Jaime Dupree of WSB Radio fame reports that, last night, Republicans in the Senate dropped their 1,301-page, Donald Trump-endorsed bill to end the 31-day federal shutdown and give the president his $5.7 billion border wall. But Dupree also notes that the same legislation would deny Central American minors the right to step foot on U.S. soil to claim amnesty.


Heavy people traffic is expected at the state Capitol this morning, due to the annual March for Life in downtown Atlanta. The rally at Liberty Plaza begins at 11 a.m.


Different times call for different leadership. With the midterms behind us, the state Democratic and Republican parties are both restocking their leadership.

Carmen Foskey, the 20-something wunderkid who was the Georgia GOP’s executive director throughout the cycle, is moving to a private sector job in Savannah. She said Monday she will be replaced in February by Stewart Bragg, who has extensive experience in battleground states and was previously a top operative for the Virginia state party.
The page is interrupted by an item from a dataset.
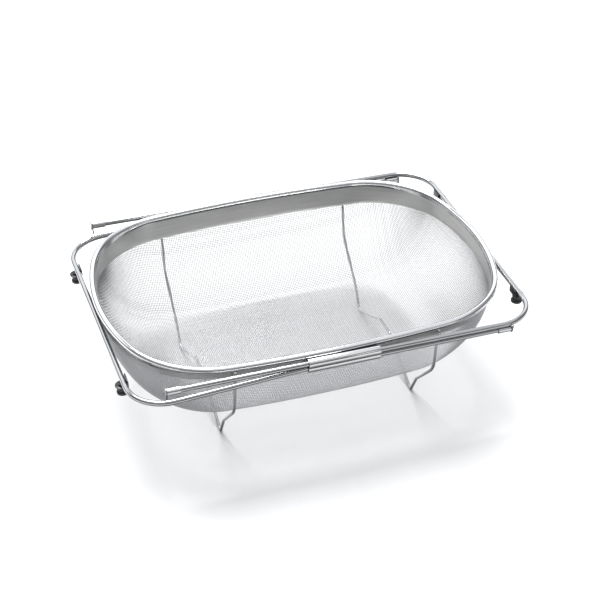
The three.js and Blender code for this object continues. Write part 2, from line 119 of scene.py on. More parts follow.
class ArmSizes(bpy.types.PropertyGroup):
    """Sliding arms, their guides, caps and feet."""

    rod: length("Rod", "Radius of the arm wire", 2.3)
    corner: length("Arm corner", "Bend radius at the arm's corners", 32)
    sink: length("Rod depth", "Bead down to the upper rods", 3.5)
    gap: length("Rod gap", "Free height between upper and lower rods", 0.4)
    inset: length("Rod inset", "How far the lower rods lie inside the upper ones", 1.3)
    tip_past: length("Rod tip", "Rod past the start of the other arm's corner", 8)
    tilt: FloatProperty(
        name="Tilt", description="Fall of the slide line to the right", default=0.012, unit="ROTATION"
    )
    sag: FloatProperty(
        name="Sag", description="Bend of the lower arm outside its guide", default=0.063, unit="ROTATION"
    )
    guide_half: length("Guide", "Half the length of a guide", 30)
    guide_sheet: length("Guide sheet", "Thickness of a guide's sheet", 0.8)
    guide_play: length("Guide play", "Room round a rod in its guide", 0.7)
    guide_flange: length("Guide flange", "Height of the flange on the basket wall", 9)
    guide_end_play: length("End play", "Guide's end to the bend of the lower arm", 1.5)
    cap_length: length("Cap", "Length of a rod cap", 12)
    cap_wall: length("Cap wall", "Wall of a rod cap", 0.6)
    fork_sheet: length("Fork", "Thickness of the forked plate", 1)
    fork_prong: length("Prong", "Width of a prong", 1.2)
    fork_play: length("Fork play", "Room round the rod in its fork", 0.3)
    fork_crown: length("Crown", "Plate outside the cap's wall", 0.6)


class FootSizes(bpy.types.PropertyGroup):
    """Tabs and rubber feet under the end rods."""

    corner_gap: length("Corner gap", "Tab to the start of the arm's corner", 4.6)
    outset: length("Outset", "Rod's centre out to the foot's centre", 1)
    sheet: length("Tab sheet", "Thickness of a tab", 1)
    width: length("Tab width", "Width of a tab", 11)
    rise: length("Tab rise", "Leaf above the rod's centre line", 1.5)
    bend: length("Tab bend", "Outer bend radius of a tab", 1.4)
    hole: length("Hole", "Radius of the hole for the foot", 2)
    flange: length("Flange", "Radius of the foot's flange", 4.75)
    flange_height: length("Flange height", "Height of the foot's flange", 2.5)
    edge: length("Edge", "Rounding of the foot's edges", 0.5)
    neck: length("Neck", "Radius of the foot's neck below its collar", 3.6)
    neck_length: length("Neck length", "Length of the foot's neck", 3.1)
    collar: length("Collar", "Radius of the foot's collar", 4.0)
    collar_height: length("Collar height", "Height of the foot's collar", 1.2)
    button: length("Button", "Radius of the foot's button", 2.7)
    button_height: length("Button height", "Height of the foot's button", 1.1)
    button_gap: length("Button gap", "Room between the button and the rod", 0.7)


class LegSizes(bpy.types.PropertyGroup):
    """Bent leg wires under the basket."""

    wire: length("Leg wire", "Radius of the leg wire", 1.4)
    half_spacing: length("Half spacing", "Middle of the basket to a leg wire", 85.8)
    top: length("Top", "Straight run below the bead", 5)
    knee_off: length("Knee", "Basket wall out to the knee", 17)
    knee_height: length("Knee height", "Table to the knee", 54)
    shin: length("Shin", "Run inwards from knee to ankle", 33)
    ankle_drop: length("Ankle", "Floor of the basket down to the ankle", 6)
    heel: length("Heel", "Run inwards from ankle to tip", 12.5)
    tip_flat: length("Tip", "Length of the flat tip", 4)
    floor_out: length("Floor run", "Middle of the basket to the end of the rise", 12)
    bend: length("Bend", "Bend radius of the leg wire", 9)
    knee_bend: length("Knee bend", "Bend radius at the knee", 28)
    tip_bend: length("Tip bend", "Bend radius at the tip", 2.4)


class Finishes(bpy.types.PropertyGroup):
    """Colours and finishes."""

    bead_colour: colour("Bead", "Colour of the polished bead", (0.80, 0.805, 0.81))
    band_colour: colour("Band", "Colour of the brushed band", (0.72, 0.72, 0.70))
    cloth_colour: colour("Cloth", "Colour of the woven wire", (0.43, 0.435, 0.445))
    arm_colour: colour("Arm wire", "Colour of the arms", (0.50, 0.505, 0.51))
    leg_colour: colour("Leg wire", "Colour of the legs", (0.76, 0.765, 0.77))
    guide_colour: colour("Guide", "Colour of guides and caps", (0.78, 0.785, 0.79))
    fork_colour: colour("Fork", "Colour of the caps' forked plates", (0.26, 0.26, 0.27))
    # Painted shade: the tabs' steel is tinted near black to stand in for the tabs seen in shade
    tab_shade_colour: colour("Tab", "Colour of the dark steel tabs", (0.05, 0.05, 0.053))
    rubber_colour: colour("Rubber", "Colour of the feet", (0.012, 0.012, 0.013))
    floor_colour: colour("Floor", "Colour of the floor", (0.92, 0.92, 0.92))


class ColanderSettings(bpy.types.PropertyGroup):
    """All sizes and finishes of the colander."""

    rim: PointerProperty(type=RimSizes)
    basket: PointerProperty(type=BasketSizes)
    arms: PointerProperty(type=ArmSizes)
    feet: PointerProperty(type=FootSizes)
    legs: PointerProperty(type=LegSizes)
    finish: PointerProperty(type=Finishes)


def settings(*names):
    """Groups of sizes and finishes by name."""
    return [getattr(bpy.context.scene.colander, name) for name in names]


def basket_inset():
    """How far the outside of the woven cloth lies inside the bead's centre line."""
    rim, basket = settings("rim", "basket")
    return rim.bead - rim.sheet - rim.clearance - basket.sheet


# Shader maths: an expression wraps a socket, and its operators add Math nodes to the same tree


class Expression:
    def __init__(self, graph, socket):
        self.graph = graph
        self.socket = socket

    def math(self, operation, *others):
        return self.graph.node("ShaderNodeMath", {"operation": operation}, dict(enumerate((self, *others))))

    def __add__(self, other):
        return self.math("ADD", other)

    def __sub__(self, other):
        return self.math("SUBTRACT", other)

    def __rsub__(self, other):
        return self.graph.node("ShaderNodeMath", {"operation": "SUBTRACT"}, {0: other, 1: self})

    def __mul__(self, other):
        return self.math("MULTIPLY", other)

    def __pow__(self, other):
        return self.math("POWER", other)

    __radd__ = __add__
    __rmul__ = __mul__

    def spread(self, width):
        """A noise between 0 and 1 as a change up or down, the width from its least to its most."""
        return (self - 0.5) * width

    def clamped(self):
        return self.math("MINIMUM", 1.0).math("MAXIMUM", 0.0)

    def below(self, edge, softness):
        """1 where the value lies under the edge, fading over the softness."""
        return ((edge - self) * (1 / softness) + 0.5).clamped()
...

Georgia GOP chair John Watson, who has not said whether he will seek another term later this year, said he and Foskey helped stabilize the party’s finances while Bragg’s job will be to “build, build, build.”

Across the aisle, state Democrats are in a period of flux, too. The party’s activists appear set to elect state Sen. Nikema Williams and a slate of other younger activists to leadership roles. And longtime executive director Rebecca DeHart announced she was leaving, giving the party’s next chair a vacancy to fill.


As we noted Monday, most high-profile Georgia Democrats are staying on the sidelines as the presidential field takes shape. But we wouldn't be surprised if DeKalb District Attorney Sherry Boston emerges as a top surrogate for Sen. Kamala Harris in Georgia. The two share prosecutorial backgrounds and a deep personal history: Boston credits Harris with helping her 2016 victory.


Opponents of a launching pad in Camden County are pointing to an article in Florida Today with this news from Cape Canaveral:

Los Angeles-based Relativity Space has won approval from the Air Force's 45th Space Wing to fly its 100-foot-tall Terran 1 rocket from Launch Complex 16, the company announced Thursday…

The company plans to spend more than $10 million to renovate the pad, build payload processing and integration hangars and install fuel and lightning protection systems.

Critics say the development undercuts all efforts to bring space travel to the Georgia Coast.


The Marietta Daily Journal today reports that the Cobb County Commission will vote today on a formal request to ask the Legislature for more time to consider transit expansion. Current legislation requires a vote by the end of this year. The resolution asks for a delay until the end of 2021.


On his Facebook page, Harris Blackwood has announced that he, like others brought in by the Nathan Deal administration, has left his post as director of the Governor's Office of Highway Safety.


According to the Saporta Report, the city of Atlanta has named Fatimot Ladipo as its new top lobbyist at the state Capitol. Ladipo had most recently headed up regional lobbying for AT&T.